Recently, however, I’ve found myself noticing signposts leading away from the magic pill approach to life. I’m not saying that I plan on diving into any wombs to retrieve an errant virtue. Or anything else, for that matter. I am saying that my intention in the coming months is to rewrite my story, the one about who I am and what I can and cannot do in this amazing life. Perhaps I am not such a Luddite after all. And if that is the case, what else may or may not be true about myself?
So here’s to discarding expectations, and joyfully embracing the unknown in 2009. Let’s be pleasurably surprised by what we reveal of ourselves and what we let ourselves achieve. Happy New Year!

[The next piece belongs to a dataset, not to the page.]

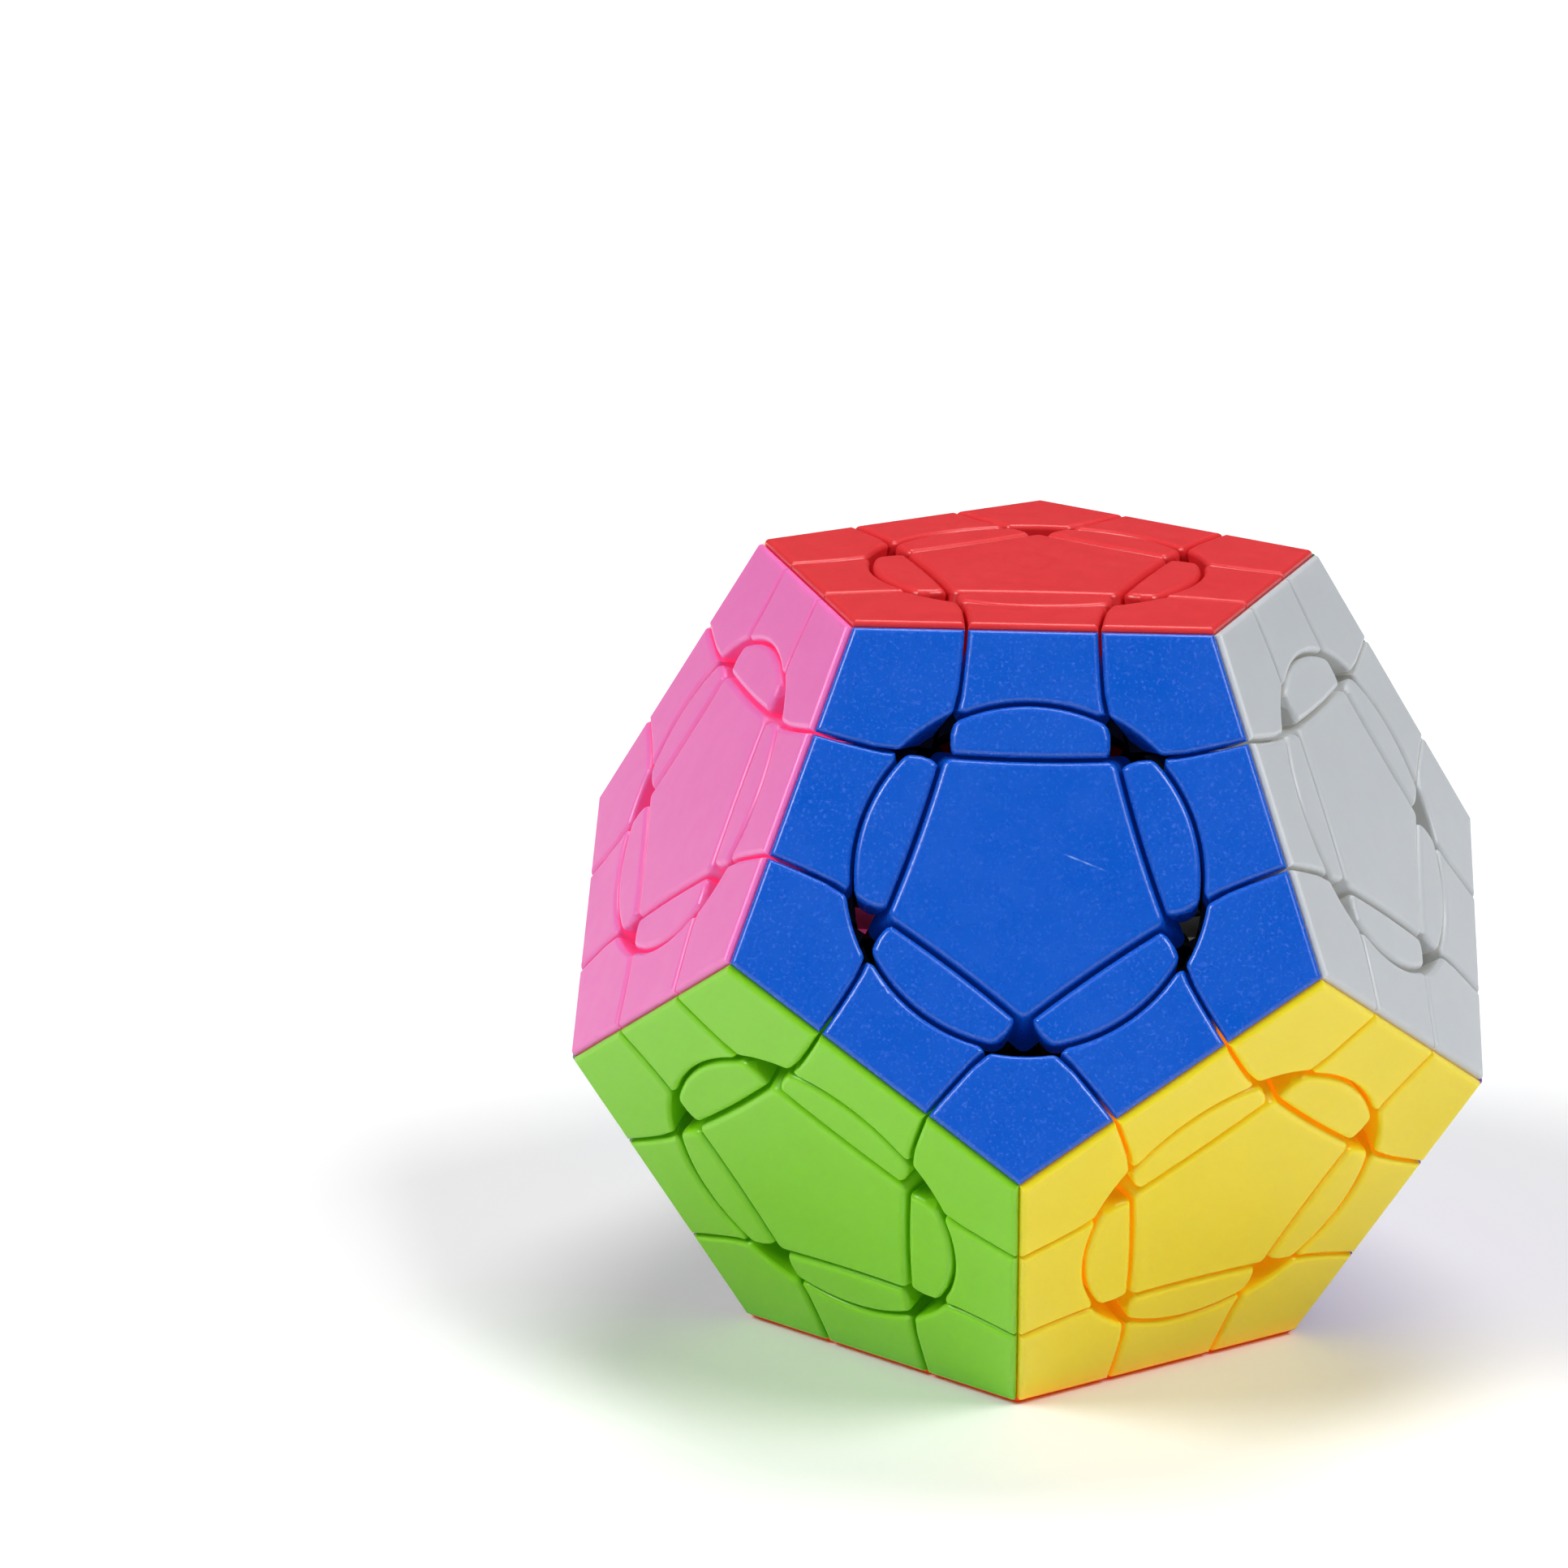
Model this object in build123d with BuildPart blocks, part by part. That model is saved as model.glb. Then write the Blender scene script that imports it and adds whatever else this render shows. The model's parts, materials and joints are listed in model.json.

December is one of those months in which the frequency of my trips taken to or from an airport tends to rival that of my trips to the bathroom. Unless I have the stomach flu. Then the bathroom wins out. (And no, I do not have a bladder problem, thank you.)
This realization about how much time I’m spending in airports has me reflecting on the pleasures of airport anonymity…
Many people, when forced to envision airports, can only think of long security lines or lost luggage or over-priced Starbucks (how’s that for redundancy). I’d like to offer a different perspective.
Airports highlight one of mankind’s greatest skills, and I’m not talking about the ability to create cool architecture like the Langenheim Theme Building at LAX or the Sky Plaza at Chek Lap Kok. No. I’m talking about the skill of reinvention. Stick with me…
There is a great equalizing phenomenon that occurs in airports. Even those who are traveling first class, and race to the Admiral’s Lounge or whatever as fast as their Louboutins can take them, must still walk the terminal corridors like the rest of us. And it is in these corridors that reinvention is possible. In fact, anything can happen.
As just one of millions of travelers, you are automatically cloaked in anonymity. You can be James Bond, or Jane Bond, or a Bond Girl, or even “M” if you’re in the Medicare demographic.
As you sit in the airport bar closest to your gate and listen for announcements justifying your delayed flight, you are whomever you want to be. Come up with a fabulous backstory and try it on the man two stools over. See how fast he slips off his wedding ring or starts to expound upon his luck at getting out of hedge funds with his billions intact. You soon realize that you are not alone in your anonymity, you are not alone in your fantasy, you are not alone in your need to escape.
Indeed, escaping is what airports are all about.